To do —
Take the material below and write it all out again exactly.

[Supplied information start]

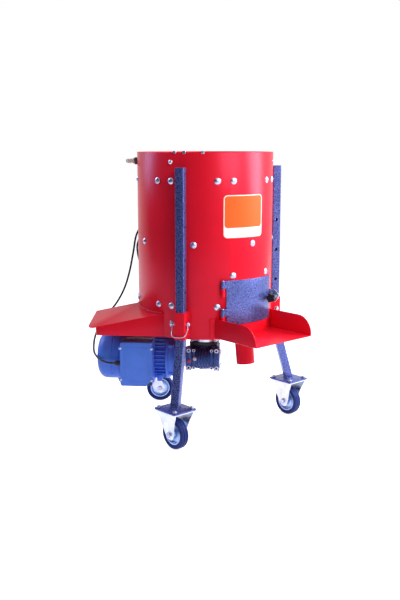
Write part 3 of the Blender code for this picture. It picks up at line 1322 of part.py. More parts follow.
def make_leg(name, azimuth):
    """A leg: upright square tube, splayed lower tube and foot plate, drilled for the lock pin."""
    half = LEG_TUBE / 2
    bend = SOCKET_BOTTOM - LEG_CLEARANCE
    place = turn_z(azimuth)
    upright = block((-half, -LEG_REACH - half, bend - GAP), (half, -LEG_REACH + half, LEG_TOP))
    splay = leg_prism(half, (FOOT_REACH, FOOT_TOP - FOOT_PLATE_THICKNESS / 2), (LEG_REACH, bend))
    leg = union(upright, splay)
    leg.transform(place)
    foot = foot_frame(azimuth)
    long, wide = FOOT_PLATE_LENGTH / 2, FOOT_PLATE_WIDTH / 2
    plate = prism(rounded_rectangle((-wide, -long), (wide, long), LEG_WALL * 3, 2), CASTER_HEIGHT + GAP, FOOT_TOP, foot)
    leg = union(leg, plate)
    inner = half - LEG_WALL
    upper = block((-inner, -LEG_REACH - inner, bend - OVERRUN), (inner, -LEG_REACH + inner, LEG_TOP - LEG_WALL))
    slope = (FOOT_REACH - LEG_REACH) / (bend - FOOT_TOP)
    low_cut = FOOT_TOP + LEG_WALL
    splay_bore = leg_prism(inner, (FOOT_REACH - slope * LEG_WALL, low_cut), (LEG_REACH, bend))
    hollow = union(upper, splay_bore)
    hollow.transform(place)
    leg = cut(leg, hollow)
    holes = []
    for index in range(LEG_HOLE_COUNT):
        height = LOCK_PIN_HEIGHT + index * LEG_HOLE_PITCH
        holes.append(bore(LOCK_PIN_RADIUS, -LEG_TUBE, LEG_TUBE, LEG_HOLE_SIDES,
                          place @ shift(0, -LEG_REACH, height) @ X_AXIS))
    for x, y in caster_bolt_spots():
        holes.append(bore(CASTER_BOLT_RADIUS, CASTER_HEIGHT - OVERRUN, FOOT_TOP + OVERRUN, 6, foot @ shift(x, y, 0)))
    piece("leg_" + name, cut(leg, loose(*holes)), "hammered_paint")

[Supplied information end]

Answer for this exercise —
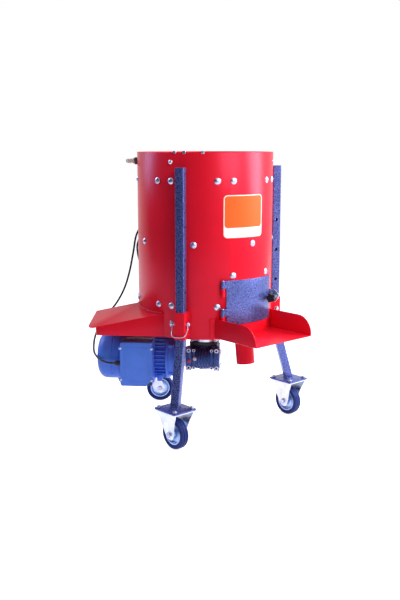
Write part 3 of the Blender code for this picture. It picks up at line 1322 of part.py. More parts follow.
def make_leg(name, azimuth):
    """A leg: upright square tube, splayed lower tube and foot plate, drilled for the lock pin."""
    half = LEG_TUBE / 2
    bend = SOCKET_BOTTOM - LEG_CLEARANCE
    place = turn_z(azimuth)
    upright = block((-half, -LEG_REACH - half, bend - GAP), (half, -LEG_REACH + half, LEG_TOP))
    splay = leg_prism(half, (FOOT_REACH, FOOT_TOP - FOOT_PLATE_THICKNESS / 2), (LEG_REACH, bend))
    leg = union(upright, splay)
    leg.transform(place)
    foot = foot_frame(azimuth)
    long, wide = FOOT_PLATE_LENGTH / 2, FOOT_PLATE_WIDTH / 2
    plate = prism(rounded_rectangle((-wide, -long), (wide, long), LEG_WALL * 3, 2), CASTER_HEIGHT + GAP, FOOT_TOP, foot)
    leg = union(leg, plate)
    inner = half - LEG_WALL
    upper = block((-inner, -LEG_REACH - inner, bend - OVERRUN), (inner, -LEG_REACH + inner, LEG_TOP - LEG_WALL))
    slope = (FOOT_REACH - LEG_REACH) / (bend - FOOT_TOP)
    low_cut = FOOT_TOP + LEG_WALL
    splay_bore = leg_prism(inner, (FOOT_REACH - slope * LEG_WALL, low_cut), (LEG_REACH, bend))
    hollow = union(upper, splay_bore)
    hollow.transform(place)
    leg = cut(leg, hollow)
    holes = []
    for index in range(LEG_HOLE_COUNT):
        height = LOCK_PIN_HEIGHT + index * LEG_HOLE_PITCH
        holes.append(bore(LOCK_PIN_RADIUS, -LEG_TUBE, LEG_TUBE, LEG_HOLE_SIDES,
                          place @ shift(0, -LEG_REACH, height) @ X_AXIS))
    for x, y in caster_bolt_spots():
        holes.append(bore(CASTER_BOLT_RADIUS, CASTER_HEIGHT - OVERRUN, FOOT_TOP + OVERRUN, 6, foot @ shift(x, y, 0)))
    piece("leg_" + name, cut(leg, loose(*holes)), "hammered_paint")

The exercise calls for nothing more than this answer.